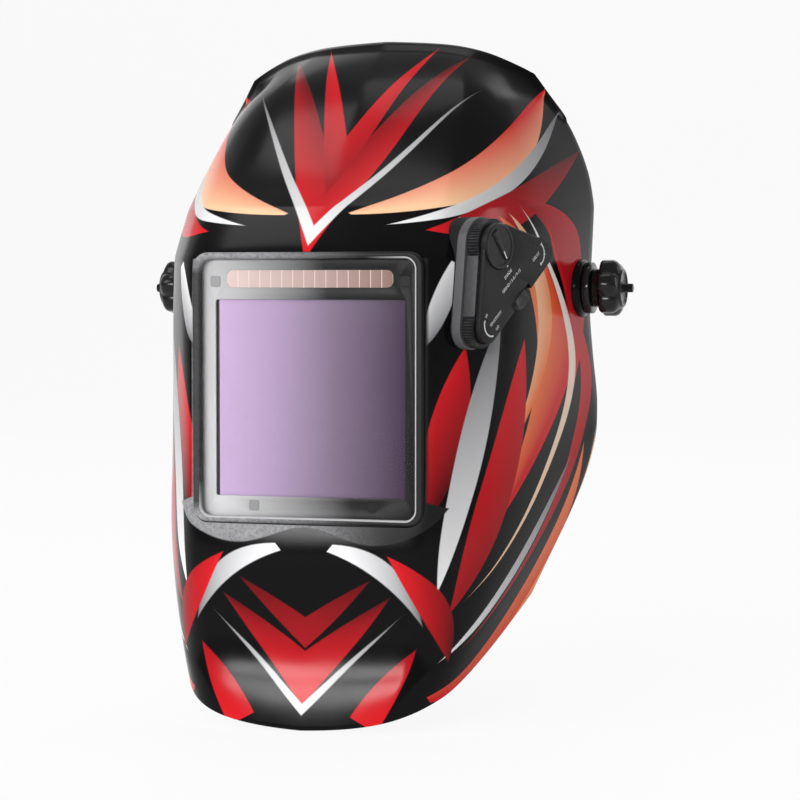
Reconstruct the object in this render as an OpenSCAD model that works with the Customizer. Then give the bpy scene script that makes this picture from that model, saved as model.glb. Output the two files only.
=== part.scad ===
// Auto-darkening welding helmet: moulded shell with a large window, a filter cartridge,
// a control unit on the wearer's left side, and a ratchet headgear inside.
// Frame: millimetres, +Z up, the front faces -Y, the wearer's left is +X.
// The origin is the middle of the axis through the two side pivots.

/* [Shell] */
// Half of the shell's width at the side pivots
shell_half_w = 105; // [102:1:110]
// Height of the crown's rim above the pivots
crown_h = 128; // [124:1:136]
// Depth of the chin's rim below the pivots
chin_drop = 211; // [204:1:220]
// Distance from the pivots forward to the flat front
face_reach = 132; // [130:1:138]
// Distance from the pivots back to the rear rim beside the ears
ear_back = 16; // [14:1:20]
// Wall of the shell
shell_t = 2.6; // [2.2:0.1:3.2]

/* [Window] */
// Width of the visible opening
view_w = 108; // [104:1:110]
// Height of the visible opening
view_h = 124; // [118:1:126]
// Depth of the opening's middle below the pivots
view_drop = 48; // [46:1:52]
// Face width of the window frame at its two sides
bezel_side = 4.2; // [3.6:0.1:5]
// Face width of the window frame above and below
bezel_end = 3.2; // [3:0.1:4]
// Thickness of the window frame's front lip
bezel_lip = 3; // [2.5:0.1:3.5]
// Thickness of each clear cover lens
lens_t = 1; // [0.8:0.1:1.2]
// Thickness of the lens gasket
gasket_t = 0.7; // [0.5:0.1:0.8]

/* [Filter cartridge] */
// How far the cartridge is wider than the opening
filter_extra_w = 6; // [5.6:0.1:6.2]
// How far the cartridge is taller than the opening
filter_extra_h = 5; // [4.5:0.1:5.4]
// Thickness of the front half of the case
front_case_t = 4.5; // [4.2:0.1:5]
// Thickness of the rear half of the case
back_case_t = 4.5; // [4.2:0.1:5]
// How much narrower the glass that shows is than the opening
glass_less_w = 12; // [10:1:18]
// How much shorter the glass that shows is than the opening
glass_less_h = 29; // [27:1:34]
// Distance of the glass's middle below the opening's middle
glass_shift = 5; // [4:0.5:6]
// Distance from each side of the opening in to the solar panel
solar_side = 12; // [11:1:16]
// Height of the solar panel
solar_h = 8.4; // [7:0.1:9]
// Diameter of each coin cell
cell_d = 16; // [14:0.5:16]
// Thickness of each coin cell
cell_t = 3.2; // [2.5:0.1:3.3]
// Diameter of the test button
button_d = 6; // [5:0.5:7]
// Travel of the test button
button_travel = 1; // [0.6:0.1:1.2]
// Wall of the holder around the cartridge
holder_t = 2; // [1.6:0.1:2.1]
// Wire diameter of the bail that holds the cartridge
bail_d = 2.2; // [1.8:0.1:2.4]

/* [Control unit] */
// Radius of the shade wheel
shade_r = 13.2; // [12:0.1:13.4]
// Radius of the sensitivity wheel
sense_r = 9.2; // [8:0.1:9.4]
// Radius of the delay wheel
delay_r = 7.8; // [7:0.1:8]
// Height of the three wheels
wheel_h = 6.4; // [5:0.1:7]
// Thickness of the unit's cover
unit_cover_t = 2.6; // [2:0.1:3]
// Travel of the mode slider to each side
slider_travel = 4; // [3:0.5:4.5]

/* [Pivots] */
// Diameter of the pivot bolt's bearing shoulder
shoulder_d = 8; // [7:0.5:9]
// Diameter of the pivot bolt's thread
stud_d = 4.5; // [4:0.1:5]
// Diameter across the tension knob's lobes
knob_d = 30; // [27:1:34]
// Lobes around the tension knob
knob_lobes = 6; // [5:1:7]
// Thickness of the tension knob's grip
knob_t = 11.4; // [9:0.1:14]
// Radius at which the stop pin stands from the pivot
stop_r = 21; // [20:0.5:22]
// Reach adjustment to each side of the middle
reach_travel = 10; // [6:1:12]

/* [Headgear] */
// Half of the headband's inner width
band_half_w = 80; // [76:1:81]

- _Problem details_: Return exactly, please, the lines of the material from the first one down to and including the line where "two side pivots." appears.

- _Task solution_:
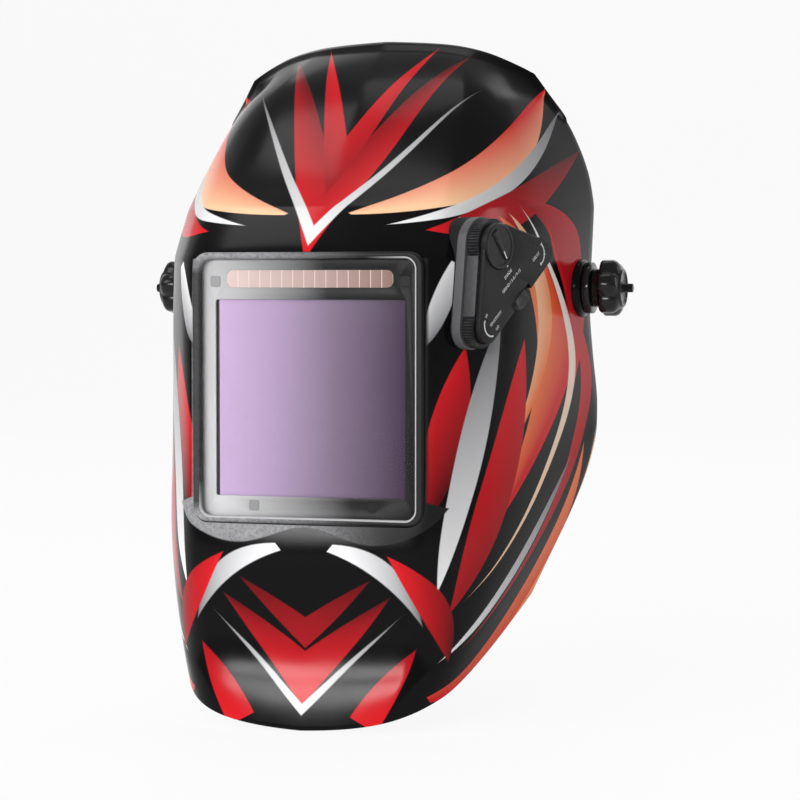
Reconstruct the object in this render as an OpenSCAD model that works with the Customizer. Then give the bpy scene script that makes this picture from that model, saved as model.glb. Output the two files only.
=== part.scad ===
// Auto-darkening welding helmet: moulded shell with a large window, a filter cartridge,
// a control unit on the wearer's left side, and a ratchet headgear inside.
// Frame: millimetres, +Z up, the front faces -Y, the wearer's left is +X.
// The origin is the middle of the axis through the two side pivots.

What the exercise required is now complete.